丁玲与娜拉的不同,蒋梦麟就看的很清楚,他说“丁玲的《莎菲女士的日记》是《傀儡家庭》(即《玩偶之家》)男女主角的易位,以女子玩弄男子,做爱情的游戏。”(《谈中国新文艺运动》)

同途殊归

托尔斯泰说“幸福的家庭都是相似的,不幸的家庭各有各的不幸”,这句话用在一个人身上也照样适用。不过当我用它来考量中国现代文学史上的两位奇女子——丁玲和庐隐时,却发现这句话得只有倒过来才适合她们。

庐隐的不幸和丁玲有惊人的相似性,她们本都有着良好的家庭出身,但却因父亲的英年早逝而家道中落(丁玲三岁父亲去世,庐隐五岁父亲去世)。父亲去世后,两人都有过寄人篱下的经历,而且都是寄居在堪称豪门的舅舅家,而这一段经历对两人而言都是不堪回首的。

在舅舅家,凡有是非之事,母亲都要把丁玲拉走,告诫她:“我们孤儿寡母的,这些躲都躲不开,你还去凑什么热闹呢?”同样的,庐隐在舅舅家里,有什么喜事或请客,母亲便把她锁在另一个院子里,怕她为他们丢脸,而她的哥哥妹妹们都打扮得像小天使,穿梭在人群中……

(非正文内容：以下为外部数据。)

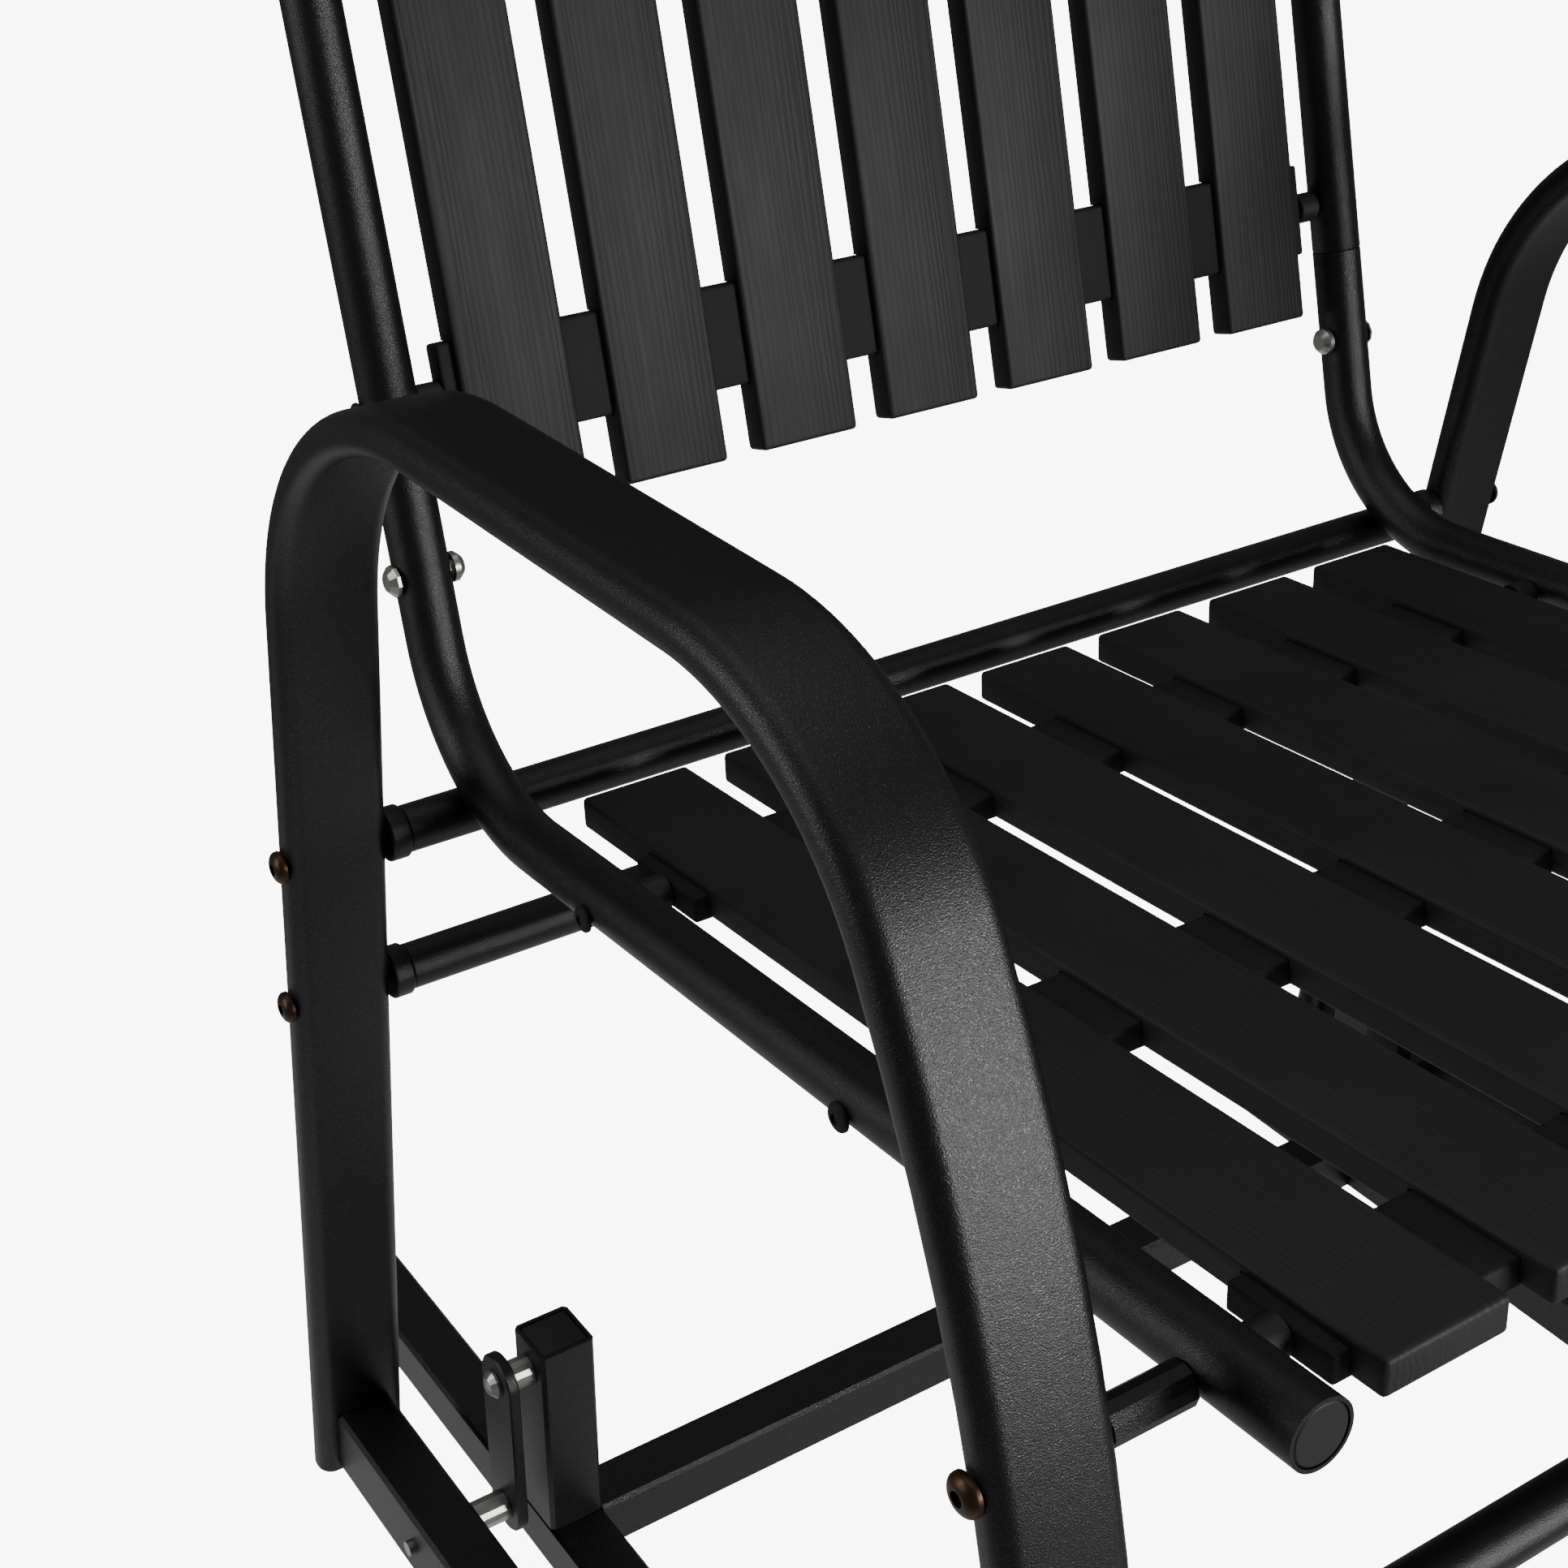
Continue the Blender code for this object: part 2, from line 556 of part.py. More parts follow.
def build_links(base, seat):
    """Flat links, each with its origin on its upper pivot, and the shouldered bolts they turn on."""
    half = LINK_WIDTH / 2
    outline = []
    for centre, first in ((0.0, 0.0), (-LINK_LENGTH, 180.0)):
        for step in range(LINK_END_STEPS + 1):
            point = polar(first + 180.0 * step / LINK_END_STEPS) * half
            outline.append((point[0], centre + point[1]))
    rings = [[Vector((x, a, b)) for a, b in outline] for x in (-LINK_THICK / 2, LINK_THICK / 2)]
    link = loft("link", rings, hollow=False, smooth=False)
    across = LINK_THICK + 2 * RUN_OUT
    link = cut(link, [drill(M8 + RUNNING_GAP, across, (0, 0, z), (1, 0, 0), PIVOT_SIDES)
                      for z in (0.0, -LINK_LENGTH)], False)
    link_in, link_out = LINK_X - LINK_THICK / 2, LINK_X + LINK_THICK / 2
    upper = pivot_bolt("upper_pivot_bolt", link_in - POST_OUTER, BASE_SECTION)
    lower = pivot_bolt("lower_pivot_bolt", HANGER_INNER - link_out, HANGER_SECTION[0])
    for end, y in PIVOTS:
        top = (y, UPPER_PIVOT_HEIGHT - CORNER_HEIGHT)
        bottom = (y, HANGER_HEIGHT - CORNER_HEIGHT)
        for name, side in SIDES:
            place = Matrix.Translation(world(side * LINK_X, top))
            make(f"link_{end}_{name}", link, "powder", place, base)
        aim_pair(f"upper_pivot_bolt_{end}", upper, "zinc", link_out + GAP, top, base)
        aim_pair(f"lower_pivot_bolt_{end}", lower, "zinc", link_in - GAP, bottom, seat, inward=False)


def pivot_bolt(name, space, wall):
    """Bolt through a link, with a shoulder that fills the space to the wall it is fixed in."""
    link = LINK_THICK + 2 * GAP
    shoulder = link + space - 2 * GAP
    end = link + space + wall + THREAD_SHOWN
    profile = [(0, -HEAD_HEIGHT), (HEAD_RADIUS * 0.6, -HEAD_HEIGHT * 0.86),
               (HEAD_RADIUS, -HEAD_HEIGHT * 0.3), (HEAD_RADIUS, 0), (M8, 0), (M8, link),
               (SPACER_RADIUS, link), (SPACER_RADIUS, shoulder), (M8, shoulder), (M8, end), (0, end)]
    return turned(name, profile, PIVOT_SIDES)


def build_base(base):
    """Two floor rails, a cross tube at each pair of posts and the posts, all square tube."""
    section = (BASE_SECTION, BASE_SECTION, BASE_WALL)
    rail = box_tube("floor_rail", BASE_LENGTH, *section)
    turn = Matrix.Rotation(math.radians(90), 4, 'Z')
    for name, side in SIDES:
        place = Matrix.Translation((side * TUBE_X, 0, FLOOR_RAIL_LEVEL)) @ turn
        make(f"floor_rail_{name}", rail, "powder", place, base)
    cross = box_tube("base_cross", 2 * (TUBE_X - BASE_SECTION / 2 - GAP), *section)
    for end, y in PIVOTS:
        place = world(0, (y, FLOOR_RAIL_LEVEL - CORNER_HEIGHT))
        make(f"base_cross_{end}", cross, "powder", Matrix.Translation(place), base)
    bottom = BASE_SECTION + GAP
    height = POST_TOP - bottom
    middle = bottom + height / 2
    post = box_tube("post", height, *section)
    post = cut(post, [drill(M8 + HOLE_GAP, BASE_SECTION + 2 * RUN_OUT,
                            (UPPER_PIVOT_HEIGHT - middle, 0, 0), (0, 1, 0), PIVOT_SIDES)])
    upright = Matrix(((0, 1, 0), (0, 0, 1), (1, 0, 0))).to_4x4()
    for end, y in PIVOTS:
        for name, side in SIDES:
            spot = world(side * TUBE_X, (y, middle - CORNER_HEIGHT))
            make(f"post_{end}_{name}", post, "powder", Matrix.Translation(spot) @ upright, base)


def main():
    for thing in list(bpy.data.objects):
        bpy.data.objects.remove(thing, do_unlink=True)
    base = axis_empty("base_frame", (0, 0, 0))
    seat = axis_empty("seat_unit", world(-LINK_X, (REAR_POST, HANGER_HEIGHT - CORNER_HEIGHT)))
    build_side_tubes(seat)
    build_arm_frames(seat)
    build_cross_tubes(seat)
    build_slats(seat)
    build_bars(seat)
    build_hangers(seat)
    build_links(base, seat)
    build_base(base)


main()
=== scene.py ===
"""Slatted gliding porch swing in black powder-coated tube, laid out as an add-on with one operator
for each group of pieces. Lengths are metres, +Z is up and the sitter faces -Y."""
import json
import math

import bmesh
import bpy
from bpy.props import FloatProperty, FloatVectorProperty, IntProperty, PointerProperty
from mathutils import Matrix, Vector


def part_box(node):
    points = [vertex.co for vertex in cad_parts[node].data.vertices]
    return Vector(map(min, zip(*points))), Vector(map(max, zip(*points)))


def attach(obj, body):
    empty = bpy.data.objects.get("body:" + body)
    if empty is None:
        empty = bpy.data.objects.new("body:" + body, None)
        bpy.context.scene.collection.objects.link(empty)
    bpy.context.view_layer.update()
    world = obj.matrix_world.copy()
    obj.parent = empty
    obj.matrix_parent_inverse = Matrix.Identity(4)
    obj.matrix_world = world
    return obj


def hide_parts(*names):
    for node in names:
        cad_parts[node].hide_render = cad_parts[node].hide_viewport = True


bl_info = {
    "name": "Porch swing glider",
    "version": (1, 0, 0),
    "blender": (4, 5, 0),
    "location": "3D View > Sidebar > Porch Swing",
    "description": "Builds a slatted one-seat gliding porch swing and its studio",
    "category": "Add Mesh",
}

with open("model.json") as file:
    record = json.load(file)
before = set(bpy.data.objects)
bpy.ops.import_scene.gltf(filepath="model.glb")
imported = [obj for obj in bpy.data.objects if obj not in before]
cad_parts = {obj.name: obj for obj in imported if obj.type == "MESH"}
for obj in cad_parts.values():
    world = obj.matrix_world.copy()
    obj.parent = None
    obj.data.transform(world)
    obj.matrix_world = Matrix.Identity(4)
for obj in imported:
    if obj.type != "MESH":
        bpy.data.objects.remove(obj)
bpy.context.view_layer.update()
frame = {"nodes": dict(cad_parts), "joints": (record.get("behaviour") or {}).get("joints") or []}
SIDES = (("left", -1), ("right", 1))
ENDS = ("rear", "front")
GAP = 0.0003                 # between pieces that touch
SHARP = math.radians(32)     # edges above this angle stay crisp
ARM_POINT_Y = -0.262         # where the armrest's height is measured, from the corner
FRONT_BEND_START = 0.337     # corner to the start of the front bend, towards the front
SWEEP_HEADING = 240.0        # degrees, where the front bend passes into the long sweep
TUBE_WALL = 0.0015
ARM_WALL = 0.0018
SPIGOT = 0.066               # part of the stile inside the rail tube
PLUG_DEPTH = 0.012           # plugs in tube ends
SLAT_THICK = 0.015
NOTCH_WIDTH = 0.080          # wider than a slat, so that a notch runs right across
BAR_END = 0.007              # bar past the outermost slats
BASE_WALL = 0.0022           # with the cap's clearance
CAP_DEPTH = 0.010
LINK_STEPS = 24              # round ends of the links
SCREW_HEAD = 0.0022          # height of a slat screw's head
CAMERA_PLACE = Vector((-0.7130, -0.9040, 0.5624))   # from the corner of seat and back
CAMERA_PITCH = 29.485        # degrees below level
CAMERA_YAW = 33.758          # degrees off the direction towards +Y, clockwise from above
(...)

1917年,庐隐离开北京舅舅家,到安庆一所小学任教,她带着一种脱离牢笼的兴奋写下了这段话:

到火车站,我匆匆的买好车票,心雄万夫似的跳上车子,当车轮蠕蠕而动,我和表哥告别时,在我心头没有离愁,没有别绪,只有一股洒然的情绪,充塞着我的灵宫。我觉得这十余年如笼中鸟般的生活,我实在厌倦了,时时我希望着离家,去过漂流的生活,因为不如此,似乎无以发泻我平生的抱负,——我虽是一个女孩儿,但在这时节,我的心肠没有温柔的情感,我羡慕飞剑侠,有时也希望作高人隐士,所以这一次离家,我是充满了骄傲,好像一只羽毛已经长成的鸟儿,从此天涯海角任我飞翔。(《庐隐自传》)

此时的庐隐意气风发,她想象中自己是一个独自出来闯荡江湖的侠女。然而,江湖的险恶很快摧毁了她美丽的梦想,半年后庐隐就因为对学校腐朽环境的不满以及受到守旧同事的排挤而愤然离职又被迫回到了北京。

其实,庐隐本比丁玲更有资格被人称为“娜拉”的,她甚至一度抱着独身主义的理想。然而,她最终背叛了自己的理想,一个弱女子在乱世中太需要一副依靠的肩膀了。1923年夏,庐隐不顾家庭、朋友的反对与有妇之夫郭梦良在上海举行了婚礼。两年后,郭梦良因肠胃病病逝。1930年秋,庐隐又不顾一切与小她九岁的青年诗人李唯建结婚,这一场婚姻竟然间接夺走了庐隐的生命,四年后,庐隐因难产逝世于上海大华医院,走完了她光辉而又悲惨的三十六年人生路。

丁玲比庐隐幸运的地方在于美好的爱情和婚姻一直是她人生前进的支撑和动力,否则在苦难中她根本无法走到最后。当然,这与娜拉出走的主题也是背道而驰的,一个是背离爱情和婚姻,一个则是寻求爱情和婚姻。